-- EXERCISE DIRECTIONS --
Each line from the start of the data below through the one containing "0.15, 0.03), Specular_IOR_Level=0.42)" must be reproduced exactly.

# # # # # # #

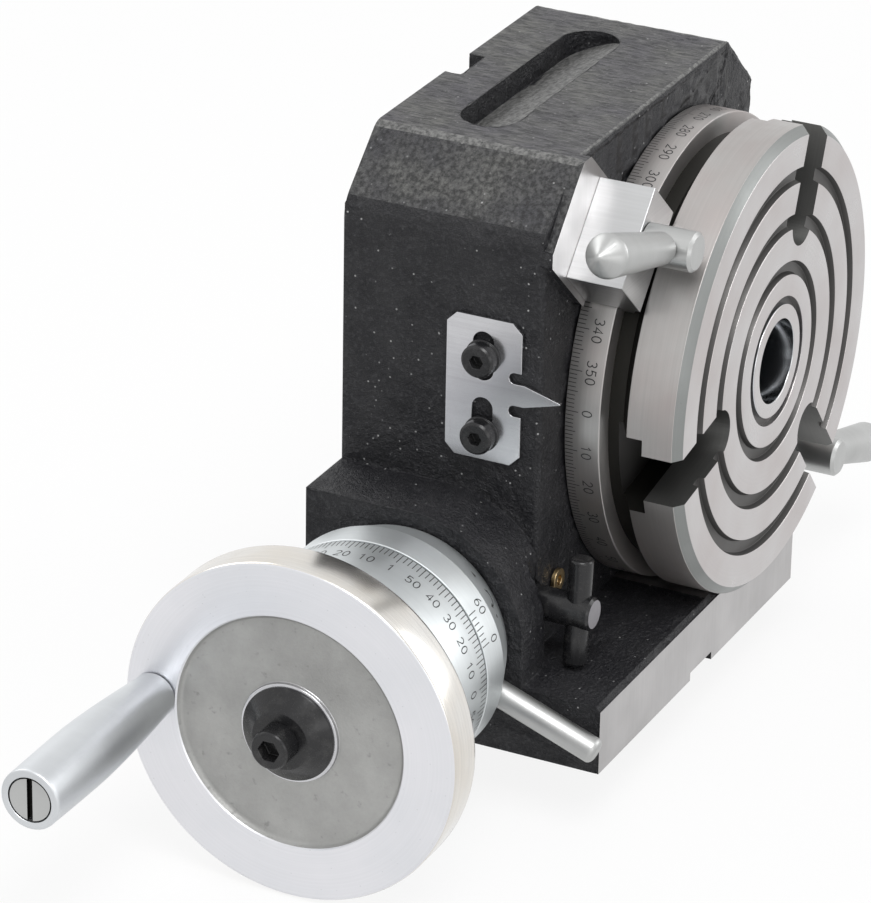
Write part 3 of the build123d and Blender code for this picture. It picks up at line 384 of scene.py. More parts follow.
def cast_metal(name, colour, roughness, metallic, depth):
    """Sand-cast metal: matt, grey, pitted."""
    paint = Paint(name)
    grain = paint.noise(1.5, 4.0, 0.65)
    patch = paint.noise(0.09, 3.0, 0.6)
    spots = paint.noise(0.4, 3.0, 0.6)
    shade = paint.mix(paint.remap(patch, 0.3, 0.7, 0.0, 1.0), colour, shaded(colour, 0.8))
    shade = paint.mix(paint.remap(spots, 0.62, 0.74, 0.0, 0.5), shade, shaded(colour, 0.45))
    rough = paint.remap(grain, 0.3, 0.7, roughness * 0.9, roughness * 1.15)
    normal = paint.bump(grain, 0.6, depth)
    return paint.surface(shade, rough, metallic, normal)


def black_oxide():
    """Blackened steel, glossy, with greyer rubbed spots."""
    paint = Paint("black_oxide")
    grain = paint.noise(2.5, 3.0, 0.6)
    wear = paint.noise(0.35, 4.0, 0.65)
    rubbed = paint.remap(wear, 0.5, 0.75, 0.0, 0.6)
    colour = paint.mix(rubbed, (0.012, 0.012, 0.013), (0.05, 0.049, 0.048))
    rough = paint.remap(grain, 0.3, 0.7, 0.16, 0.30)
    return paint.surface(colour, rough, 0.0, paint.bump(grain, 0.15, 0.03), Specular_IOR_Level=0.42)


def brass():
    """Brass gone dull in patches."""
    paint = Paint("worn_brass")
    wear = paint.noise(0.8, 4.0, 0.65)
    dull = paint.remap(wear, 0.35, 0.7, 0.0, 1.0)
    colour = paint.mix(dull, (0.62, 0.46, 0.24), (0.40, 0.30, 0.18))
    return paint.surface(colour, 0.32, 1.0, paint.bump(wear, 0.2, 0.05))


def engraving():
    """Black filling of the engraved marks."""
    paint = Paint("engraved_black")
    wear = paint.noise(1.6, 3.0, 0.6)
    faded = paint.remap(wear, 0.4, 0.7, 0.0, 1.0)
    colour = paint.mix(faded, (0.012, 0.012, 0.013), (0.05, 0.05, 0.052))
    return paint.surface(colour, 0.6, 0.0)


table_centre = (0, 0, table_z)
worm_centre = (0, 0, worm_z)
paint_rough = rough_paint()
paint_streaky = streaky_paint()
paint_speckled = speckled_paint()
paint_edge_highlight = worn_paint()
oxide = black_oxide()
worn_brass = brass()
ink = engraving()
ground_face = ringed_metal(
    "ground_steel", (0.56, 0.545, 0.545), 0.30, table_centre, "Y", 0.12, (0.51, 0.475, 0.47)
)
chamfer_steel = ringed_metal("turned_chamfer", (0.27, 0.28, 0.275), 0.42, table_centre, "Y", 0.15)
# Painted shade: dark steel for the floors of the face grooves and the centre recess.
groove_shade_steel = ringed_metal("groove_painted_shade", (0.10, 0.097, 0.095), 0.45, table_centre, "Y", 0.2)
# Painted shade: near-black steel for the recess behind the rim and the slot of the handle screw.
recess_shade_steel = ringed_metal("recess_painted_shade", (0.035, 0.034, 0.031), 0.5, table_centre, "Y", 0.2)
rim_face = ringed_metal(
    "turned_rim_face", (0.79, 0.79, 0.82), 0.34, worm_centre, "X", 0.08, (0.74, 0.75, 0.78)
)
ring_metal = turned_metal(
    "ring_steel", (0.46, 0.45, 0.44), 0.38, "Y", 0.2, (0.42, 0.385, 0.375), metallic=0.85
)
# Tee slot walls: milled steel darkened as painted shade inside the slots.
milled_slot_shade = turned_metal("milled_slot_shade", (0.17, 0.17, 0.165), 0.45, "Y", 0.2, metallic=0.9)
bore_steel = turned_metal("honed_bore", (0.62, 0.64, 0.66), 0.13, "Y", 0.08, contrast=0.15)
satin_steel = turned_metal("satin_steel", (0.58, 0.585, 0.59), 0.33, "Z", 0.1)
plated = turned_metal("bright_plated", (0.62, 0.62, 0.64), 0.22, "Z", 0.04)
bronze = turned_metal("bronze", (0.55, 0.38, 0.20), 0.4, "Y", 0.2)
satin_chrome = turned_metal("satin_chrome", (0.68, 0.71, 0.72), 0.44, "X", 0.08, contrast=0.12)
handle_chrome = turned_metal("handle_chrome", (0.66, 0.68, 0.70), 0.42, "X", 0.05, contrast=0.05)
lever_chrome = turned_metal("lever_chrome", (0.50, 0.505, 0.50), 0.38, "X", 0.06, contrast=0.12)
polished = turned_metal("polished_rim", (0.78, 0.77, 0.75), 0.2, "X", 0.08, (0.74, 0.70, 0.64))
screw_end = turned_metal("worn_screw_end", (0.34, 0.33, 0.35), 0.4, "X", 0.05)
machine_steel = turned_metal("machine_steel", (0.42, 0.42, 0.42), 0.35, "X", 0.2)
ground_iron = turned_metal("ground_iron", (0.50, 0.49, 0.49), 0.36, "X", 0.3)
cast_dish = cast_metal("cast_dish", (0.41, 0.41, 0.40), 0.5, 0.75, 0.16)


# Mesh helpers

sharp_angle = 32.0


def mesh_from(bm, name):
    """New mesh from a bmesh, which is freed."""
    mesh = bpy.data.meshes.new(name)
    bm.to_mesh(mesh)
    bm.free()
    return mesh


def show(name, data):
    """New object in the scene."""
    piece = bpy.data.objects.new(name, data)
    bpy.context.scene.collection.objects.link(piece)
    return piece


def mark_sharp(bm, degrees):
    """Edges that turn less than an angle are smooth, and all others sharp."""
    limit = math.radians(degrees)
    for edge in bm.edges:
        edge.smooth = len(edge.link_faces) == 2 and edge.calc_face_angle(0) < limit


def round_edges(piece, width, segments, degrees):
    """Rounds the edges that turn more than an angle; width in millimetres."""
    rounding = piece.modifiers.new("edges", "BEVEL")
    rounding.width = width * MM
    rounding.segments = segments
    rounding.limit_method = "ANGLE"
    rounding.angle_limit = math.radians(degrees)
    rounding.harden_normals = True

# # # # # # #

-- FULL ANSWER --
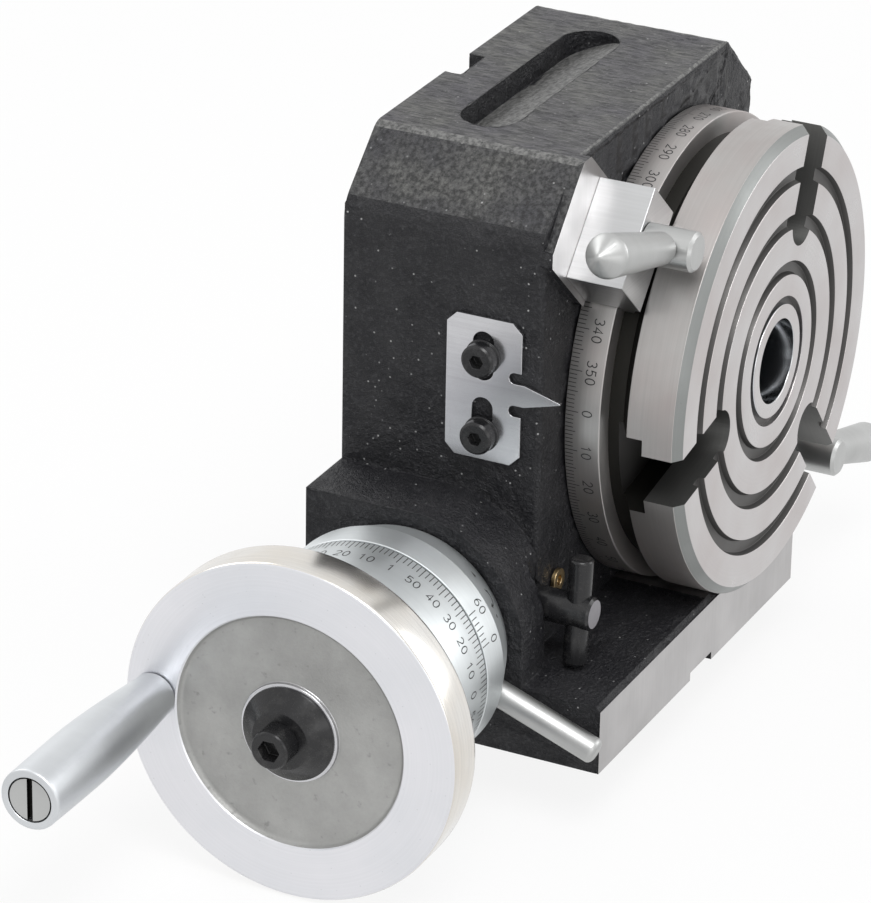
Write part 3 of the build123d and Blender code for this picture. It picks up at line 384 of scene.py. More parts follow.
def cast_metal(name, colour, roughness, metallic, depth):
    """Sand-cast metal: matt, grey, pitted."""
    paint = Paint(name)
    grain = paint.noise(1.5, 4.0, 0.65)
    patch = paint.noise(0.09, 3.0, 0.6)
    spots = paint.noise(0.4, 3.0, 0.6)
    shade = paint.mix(paint.remap(patch, 0.3, 0.7, 0.0, 1.0), colour, shaded(colour, 0.8))
    shade = paint.mix(paint.remap(spots, 0.62, 0.74, 0.0, 0.5), shade, shaded(colour, 0.45))
    rough = paint.remap(grain, 0.3, 0.7, roughness * 0.9, roughness * 1.15)
    normal = paint.bump(grain, 0.6, depth)
    return paint.surface(shade, rough, metallic, normal)


def black_oxide():
    """Blackened steel, glossy, with greyer rubbed spots."""
    paint = Paint("black_oxide")
    grain = paint.noise(2.5, 3.0, 0.6)
    wear = paint.noise(0.35, 4.0, 0.65)
    rubbed = paint.remap(wear, 0.5, 0.75, 0.0, 0.6)
    colour = paint.mix(rubbed, (0.012, 0.012, 0.013), (0.05, 0.049, 0.048))
    rough = paint.remap(grain, 0.3, 0.7, 0.16, 0.30)
    return paint.surface(colour, rough, 0.0, paint.bump(grain, 0.15, 0.03), Specular_IOR_Level=0.42)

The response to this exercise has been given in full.